[artigo publicado originalmente a 26/10/12]

23 de novembro de 2010: Sp. Braga-Arsenal, 2-0

O Braga era uma criança engraçada. Vestia-se bem, com um estilo burguês importado do estrangeiro, que misturava com as raízes que eram suas. Minhoto com orgulho, de sotaque carregado. E algum som de berimbau e pandeiro pelo meio.

Era simpático, diziam. Popular, sem se esforçar muito. Mas o Braga era, também, um rapaz ambicioso que sonhava ser como o seu ídolo, o Arsenal, um riquinho que tinha conhecido em Londres. O Braga via-se ao espelho à espera de ver o Arsenal do outro lado. Ou, pelo menos, algo parecido. E vivia feliz assim.

Era pena porque, no fundo, o Braga podia fazer uma revolução, mas era inocente para o perceber. Fantasiava disparar uns mísseis, de quando em vez. Chamava-lhes Barroso. Imaginava uns raides para marcar terreno. Chamava-lhes Karoglan. Conversava com os mais velhos, como o mestre Cajuda e o mestre Jesualdo, para tentar perceber como se fazer notar. Como ser mais parecido com o Arsenal. Sabia que corria o risco de deixar de ter tantos amigos. Mas não se importava, porque estava farto de ser apenas mais um.

O Braga já tinha tido as suas discussões, é claro. Era um rapaz normal e havia pessoas com quem se dava pior. Com o seu vizinho, o Guimarães, por exemplo, não tinha grandes conversas. Nunca soube ao certo porquê, mas diziam-lhe que eram guerras de famílias. Coisas antigas. O Braga aceitava e cumpria a tradição.

Durante muito tempo, o Braga tinha medo de crescer. Era um nostálgico, agarrado às memórias dos amigos de sempre. O Odair, o Jordão, o Toni ou o Formoso. Era feliz assim, aquilo chegava-lhe. Mas, dentro de si, começou a ganhar a ideia de alargar horizontes. Percebeu que podia ter mais.

Arranjou novas companhias, fez outras amizades. Conheceu gente que não interessa, como o Bordi, o Curcija ou o Britez. Faz parte. Mas soube ver quem realmente poderia ajudá-lo a chegar onde queria.

E ganhou confiança. Já era um rapaz adulto, sabedor, atrevido e arrogante. Continuou a não falar com o vizinho Guimarães, mas comprou outras guerras. Ninguém sobe na vida sem criar controvérsia.

Só lhe faltava uma coisa: desligar-se de vez do passado. Em criança, chamavam ao Braga o arsenalista, por causa daquela mania de querer ser como o Arsenal. Mas quando o Braga cresceu, deixou de achar tanta piada àquela alcunha.
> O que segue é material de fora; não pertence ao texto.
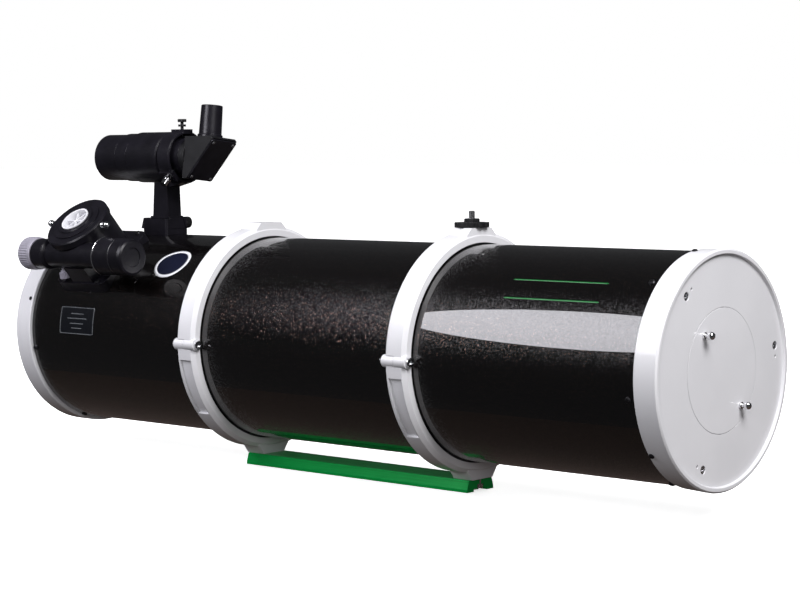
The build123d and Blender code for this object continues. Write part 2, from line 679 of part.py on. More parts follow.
# ---- finder -------------------------------------------------------------------------------
SHOE_FRONT_X = -341.0
SHOE_BACK_X = -299.0
SHOE_HALF_WIDTH = 17.5
SHOE_TOP_Z = 280.0
SLOT_FLOOR_Z = 268.0
SHOE_SCREW_X = -310.0
SHOE_SCREW_Z = 275.0
SCREW_ANGLES = (90, 0, 225)
RING_FRONT_X = BRACKET_RING_X - 12
RING_BACK_X = BRACKET_RING_X + 8
O_RING_X = BRACKET_RING_X - 7.5
BARREL_END_X = -303.0


def dovetail_slot(clearance):
    """Trapezoid of the finder's foot, wider at the bottom; a negative clearance makes the foot."""
    low = SLOT_FLOOR_Z - clearance + 0.2
    high = SHOE_TOP_Z + 1
    return [(-14.5 - clearance, low), (14.5 + clearance, low), (10.5 + clearance, high),
            (-10.5 - clearance, high)]


def finder_shoe():
    shoe = block((SHOE_FRONT_X, -SHOE_HALF_WIDTH, 250), (SHOE_BACK_X, SHOE_HALF_WIDTH, SHOE_TOP_Z))
    shoe = fillet(shoe.edges().filter_by(Axis.Z), 3)
    shoe -= ON_AXIS * rod(TUBE_R + 0.05, -400, -250)
    shoe -= prism(dovetail_slot(0.2), Plane.YZ, -400, -250)
    return shoe - Pos(SHOE_SCREW_X, 0, SHOE_SCREW_Z) * Rot(-90, 0, 0) * rod(2.0 + RUN, 5, 30)


def finder_shoe_screw():
    screw = rod(2.0, 13.6, 19) + rod(4.5, 17.9, 20) + knurled(7.0, 0.6, 20, 20, 29)
    return Pos(SHOE_SCREW_X, 0, SHOE_SCREW_Z) * Rot(-90, 0, 0) * screw


def finder_spot(angle, shape):
    """Put a piece drawn along Z round the finder's axis at the bracket ring."""
    return Pos(BRACKET_RING_X, 0, FINDER_Z) * Rot(angle - 90, 0, 0) * shape


STALK_HALF_WIDTH = 10.5


def finder_bracket():
    """Dovetail foot, square stalk and an arm that reaches back to the ring round the finder."""
    under_ring = FINDER_Z - BRACKET_BORE_R - 1.0
    foot = prism(dovetail_slot(-0.1), Plane.YZ, -347, -300)
    stalk = prism([(-330, 280.8), (-303, 280.8), (-305, FINDER_Z - 28), (-327, FINDER_Z - 28)], Plane.XZ,
                  -STALK_HALF_WIDTH, STALK_HALF_WIDTH)
    arm = prism([(-322, 318), (-304, 318), (RING_BACK_X, under_ring - 1), (RING_BACK_X, under_ring + 3),
                 (RING_FRONT_X, under_ring + 3), (-310, FINDER_Z - 31)], Plane.XZ, -8, 8)
    flange = block((-333, -11.5, 280.6), (-301, 11.5, 283.5))
    rim = BRACKET_RING_R - 1
    hoop = ON_FINDER * lathe([(BRACKET_BORE_R, RING_FRONT_X), (rim, RING_FRONT_X),
                              (BRACKET_RING_R, RING_FRONT_X + 1), (BRACKET_RING_R, RING_BACK_X - 1),
                              (rim, RING_BACK_X), (BRACKET_BORE_R, RING_BACK_X)])
    bracket = foot + stalk + flange + arm + hoop
    boss = block((-11.5, -7, BRACKET_BORE_R), (10.5, 7, 33.2))
    for angle in SCREW_ANGLES:
        bracket += finder_spot(angle, boss)
    bracket -= ON_FINDER * rod(BRACKET_BORE_R, -420, -200)
    bracket -= ON_FINDER * rod(FINDER_BARREL_R + 1.2, -420, RING_FRONT_X - 0.8)
    for angle in SCREW_ANGLES[:2]:
        bracket -= finder_spot(angle, rod(1.9 + RUN, 20, 40))
    return bracket - finder_spot(SCREW_ANGLES[2], rod(4.0 + RUN, 20, 50))


def finder_adjusting_screw(angle):
    screw = rod(1.9, FINDER_NECK_R + 0.8, 44) + rod(4.6, 36.5, 39) + knurled(5.2, 0.5, 16, 41.8, 45.4)
    return finder_spot(angle, screw)


def plunger_barrel():
    barrel = ring(4.0, 2.05, 28.5, 45) + rod(4.0, 42.5, 45)
    return finder_spot(SCREW_ANGLES[2], barrel + ring(4.9, 4.0, 35, 38))


def plunger_pin():
    return finder_spot(SCREW_ANGLES[2], rod(2.0, FINDER_NECK_R + 0.8, 38.6))


def finder_o_ring():
    return Pos(O_RING_X, 0, FINDER_Z) * Rot(0, 90, 0) * Torus(25.4, 2.1)


def finder_tube():
    outer = FINDER_BARREL_R
    neck = FINDER_NECK_R
    corners = [(outer - 3, -356.5), (outer - 0.8, -356.5), (outer, -355.7), (outer, BARREL_END_X - 1.5),
               (outer - 1.5, BARREL_END_X), (neck, BARREL_END_X + 1.5), (neck, -272), (neck - 1.8, -272),
               (neck - 1.8, -306), (outer - 3, -312)]
    return ON_FINDER * lathe(corners)


def finder_lock_ring():
    rim = LOCK_RING_R - 0.8
    grip = lathe([(26.4, -377.5), (rim, -377.5), (LOCK_RING_R, -376.7), (LOCK_RING_R, -358), (rim, -357.2),
                  (26.4, -357.2)])
    for place in around(36):
        grip -= place * Pos(LOCK_RING_R + 0.7, 0, 0) * Rot(0, 0, 45) * Box(1.4, 1.4, 60)
    return ON_FINDER * grip


def finder_dew_shield():
    front = FINDER_FRONT_X
    corners = [(25.2, front), (DEW_R - 1.1, front), (DEW_R, front + 1.2), (DEW_R, -378.6),
               (DEW_R - 0.8, -378), (26.3, -378), (26.3, -348), (24.2, -348), (24.2, -388), (25.2, -388)]
    return ON_FINDER * lathe(corners)


def finder_objective():
    front = ThreePointArc((0, -394.4), (12.5, -393.6), (25.1, -391.2))
    rest = Polyline((25.1, -391.2), (25.1, -388.1), (24.1, -388.1), (24.1, -385), (0, -385), (0, -394.4))
    return ON_FINDER * revolve(Plane.XZ * make_face(Curve() + [front, rest]), Axis.Z)


DIAGONAL_HALF_WIDTH = 20.0
DIAGONAL_FRONT_X = -265.0
DIAGONAL_LOW_Z = 327.0
DIAGONAL_HIGH_Z = 376.4
SLANT_FOOT_X = -258.0
DIAGONAL_ROLL = Pos(0, 0, FINDER_Z) * Rot(-6.5, 0, 0) * Pos(0, 0, -FINDER_Z)
TOP_CHAMFER = 3.0
SLANT_LEAN = 0.85
WALL = 2.5
COVER_PLATE = 1.8
COVER_SCREW_INSET = 4.0


def slant_x(z):
    """Where the slanted back of the diagonal is at a height."""
    return SLANT_FOOT_X + SLANT_LEAN * (z - DIAGONAL_LOW_Z)


def diagonal_outline(margin, back_shift):
    """Side outline of the diagonal, shrunk by a margin, with its slanted back moved along X."""
    front = DIAGONAL_FRONT_X + margin
    low = DIAGONAL_LOW_Z + margin
    high = DIAGONAL_HIGH_Z - margin
    tip = slant_x(high - TOP_CHAMFER) + back_shift
    return [(front, low), (slant_x(low) + back_shift, low), (tip, high - TOP_CHAMFER),
            (tip - TOP_CHAMFER, high), (front, high)]


def on_slant(lift):
    """Plane on the slanted back, X up the slope and Z outwards, raised by a lift."""
    middle_z = (DIAGONAL_LOW_Z + DIAGONAL_HIGH_Z - TOP_CHAMFER) / 2
    middle = (slant_x(middle_z), 0, middle_z)
    plane = Plane(origin=middle, x_dir=(SLANT_LEAN, 0, 1), z_dir=(1, 0, -SLANT_LEAN))
    return plane.offset(lift)


SLANT_LENGTH = (DIAGONAL_HIGH_Z - DIAGONAL_LOW_Z - TOP_CHAMFER) * sqrt(1 + SLANT_LEAN ** 2)
COVER_LENGTH = SLANT_LENGTH - 1.2
COVER_WIDTH = 2 * DIAGONAL_HALF_WIDTH - 1.0


def diagonal_housing():
    """Slanted box with a round neck towards the finder and a socket for the eyepiece."""
    half = DIAGONAL_HALF_WIDTH
    body = prism(diagonal_outline(0, 0), Plane.XZ, -half, half)
    body -= prism(diagonal_outline(WALL, 8), Plane.XZ, -half + WALL, half - WALL)
    neck = [(0, -282), (21.1, -282), (21.1, -271.9), (22.6, -271.9), (22.6, -264), (0, -264)]
    body += ON_FINDER * lathe(neck)
    body -= ON_FINDER * rod(14, -300, -255)
    return DIAGONAL_ROLL * (body - Pos(EYEPIECE_X, 0, 0) * rod(11.05, 352, 400))


def diagonal_cover():
    """Plate over the slanted back, held by a screw in each corner."""
    plate = extrude(RectangleRounded(COVER_LENGTH, COVER_WIDTH, 2.5), amount=COVER_PLATE)
    return DIAGONAL_ROLL * (on_slant(0.05) * plate)


def diagonal_screws():
    pieces = []
    reach_x = COVER_LENGTH / 2 - COVER_SCREW_INSET
    reach_y = COVER_WIDTH / 2 - COVER_SCREW_INSET
    for x, y in [(-reach_x, -reach_y), (-reach_x, reach_y), (reach_x, -reach_y), (reach_x, reach_y)]:
        pieces.append(DIAGONAL_ROLL * (on_slant(COVER_PLATE + 0.1) * Pos(x, y, 0) * dome_head(1.9, 1.1)))
    return Compound(children=pieces)


def finder_optics():
    """Roof prism in the diagonal and the lens at the top of the eyepiece."""
    glass = prism(diagonal_outline(WALL + 2.0, -2.0), Plane.XZ, -15, 15)
    glass -= Pos(EYEPIECE_X, 0, 0) * rod(12, 364, 380)
    lens = Pos(EYEPIECE_X, 0, 0) * rod(9.8, 407, 411)
    return Compound(children=[DIAGONAL_ROLL * glass, DIAGONAL_ROLL * lens])


def finder_eyepiece():
    wall = lathe([(9.9, 406), (9.9, 414.5), (12.0, 414.5), (12.6, 413.9), (13.4, 380.5), (14.8, 379.5),
                  (14.8, 376.6), (11.0, 376.6), (11.0, 366), (9.4, 366), (9.4, 406)])
    return DIAGONAL_ROLL * (Pos(EYEPIECE_X, 0, 0) * wall)


# ---- every node ---------------------------------------------------------------------------
def all_nodes():
    front = FRONT_RING_X
    rear = REAR_RING_X
    lower_felts = [at_ring(x, felt(190, 350)) for x in (front, rear)]
    nodes = {
        "dovetail_bar": dovetail_bar(),
        "ring_fasteners": ring_fasteners(),
        "front_ring_lower": at_ring(front, ring_half(upper=False)),
        "rear_ring_lower": at_ring(rear, ring_half(upper=False)),
        "lower_felt_liners": Compound(children=lower_felts),
        "front_ring_upper": at_ring(front, ring_half(upper=True)),
        "front_upper_felt": at_ring(front, felt(5, 170)),
        "rear_ring_upper": at_ring(rear, ring_half(upper=True)),
        "rear_upper_felt": at_ring(rear, felt(5, 170)),
        "front_clamp_screw": at_ring(front, ring_clamp_screw()),
        "rear_clamp_screw": at_ring(rear, ring_clamp_screw()),
        "camera_stud": at_ring(rear, camera_stud()),
        "camera_lock_wheel": at_ring(rear, camera_lock_wheel()),
        "main_tube": main_tube(),
        "front_end_ring": front_end_ring(),
        "rear_cell": rear_cell(),
        "tube_screws": tube_screws(),
        "rear_cover": rear_cover(),
        "rear_cover_screw_upper": rear_cover_screw(COVER_SCREW_ANGLES[0]),
        "rear_cover_screw_lower": rear_cover_screw(COVER_SCREW_ANGLES[1]),
        "corrector_cell": corrector_cell(),
        "corrector_lens": corrector_lens(),
        "corrector_retaining_ring": corrector_retaining_ring(),
        "secondary_holder": secondary_holder(),
        "secondary_mirror": secondary_mirror(),
        "primary_mirror": primary_mirror(),
        "mirror_cell": mirror_cell(),
        "focuser_base": focuser_base(),
        "focuser_body": focuser_body(),
        "drawtube_bearings": drawtube_bearings(),
        "focuser_lock_screw": focuser_lock_screw(),
        "drawtube": drawtube(),
        "eyepiece_holder": eyepiece_holder(),
        "holder_screw_right": holder_screw(0),
        "holder_screw_left": holder_screw(180),
        "eyepiece_adapter": eyepiece_adapter(),
        "focuser_dust_cap": focuser_dust_cap(),
        "coarse_shaft": coarse_shaft(),
        "coarse_knobs": coarse_knobs(),
        "fine_knob": fine_knob(),
        "finder_shoe": finder_shoe(),
        "finder_shoe_screw": finder_shoe_screw(),
        "finder_bracket": finder_bracket(),
        "finder_screw_top": finder_adjusting_screw(SCREW_ANGLES[0]),
        "finder_screw_side": finder_adjusting_screw(SCREW_ANGLES[1]),
        "plunger_barrel": plunger_barrel(),
        "plunger_pin": plunger_pin(),
        "finder_o_ring": finder_o_ring(),
        "finder_tube": finder_tube(),
        "finder_lock_ring": finder_lock_ring(),
        "finder_dew_shield": finder_dew_shield(),
        "finder_objective": finder_objective(),
        "diagonal_housing": diagonal_housing(),
        "diagonal_cover": diagonal_cover(),
        "diagonal_screws": diagonal_screws(),
        "finder_optics": finder_optics(),
        "finder_eyepiece": finder_eyepiece(),
    }
    for index, angle in enumerate(COLLIMATION_ANGLES):
        nodes[f"collimation_screw_{index + 1}"] = collimation_screw(angle)
    return nodes


def main():
    os.makedirs("parts", exist_ok=True)
    for name, shape in all_nodes().items():
        export_step(shape, f"parts/{name}.step")


main()
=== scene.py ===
"""Looks of the telescope: finishes, labels, trim, soft studio light and camera, round the frame.

Lengths are in millimetres until they reach Blender, which takes metres.  X runs along the tube,
with the sky end at -X, and Z is up.  Angles round the tube are degrees above its near side, -Y.
"""

import bpy
from math import cos, pi, radians, sin
from mathutils import Matrix, Vector


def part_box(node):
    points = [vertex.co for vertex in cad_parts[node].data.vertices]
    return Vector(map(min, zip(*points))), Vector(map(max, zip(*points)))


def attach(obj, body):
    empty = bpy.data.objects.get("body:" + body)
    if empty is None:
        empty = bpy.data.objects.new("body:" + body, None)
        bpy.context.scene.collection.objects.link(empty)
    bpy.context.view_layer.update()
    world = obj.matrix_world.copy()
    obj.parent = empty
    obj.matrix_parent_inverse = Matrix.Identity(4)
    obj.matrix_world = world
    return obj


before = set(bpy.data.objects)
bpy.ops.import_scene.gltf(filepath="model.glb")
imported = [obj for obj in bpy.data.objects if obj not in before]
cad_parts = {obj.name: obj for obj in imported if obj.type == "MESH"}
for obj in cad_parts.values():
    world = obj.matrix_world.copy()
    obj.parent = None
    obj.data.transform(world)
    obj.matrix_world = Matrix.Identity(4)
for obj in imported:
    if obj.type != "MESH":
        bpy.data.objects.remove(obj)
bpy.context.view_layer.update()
MM = 0.001

# ---- places taken from the frame -----------------------------------------------------------
tube_low, tube_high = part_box("main_tube")
TUBE_R = (tube_high.z - tube_low.z) / 2 / MM
AXIS_Z = (tube_high.z + tube_low.z) / 2 / MM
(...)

E tentou, ele próprio, cunhar outra. «Chamem-me guerreiro», sugeriu. Queria mudar a sua imagem.

E para tirar tudo a limpo, aproveitou uma viagem do Arsenal para os seus lados e acertou contas. Um encontro que foi tão diferente do que tinha projetado em criança...

Já não tinha vontade de pedir autógrafos, de tirar fotografias ou, sequer, de o cumprimentar. Queria mostrar-lhe que tinha crescido. E fê-lo. Levou os amigos novos, ouviu os conselhos de outro mestre, o Paciência, e puxou o Arsenal para uma conversa. Falaram, falaram, falaram. O Braga não queria ser apanhado em caminhos travessos e ficava à espera da iniciativa do inglês. Depois respondia, como lhe tinham ensinado.

Até que o Matheus, um dos novos, se fartou daquilo e arrasou a autoestima do inglês. Dois argumentos certeiros, mesmo no final da conversa. O Arsenal corou. O Braga tinha razão no que dizia. Estendeu-lhe a mão e aceitou-o como um igual. Era o triunfo que o Braga precisava. O desafio final para a emancipação. No more Mr. Nice Guy.

Naquele dia, o Braga chegou a casa feliz e olhou para o espelho. Já não via os sonhos antigos de ser parecido com o Arsenal, as projeções das ilusões de criança. O Braga viu-se apenas a si, nitidamente. Sorriu e atirou-se para cima da cama. «Quem é que vou chatear agora?»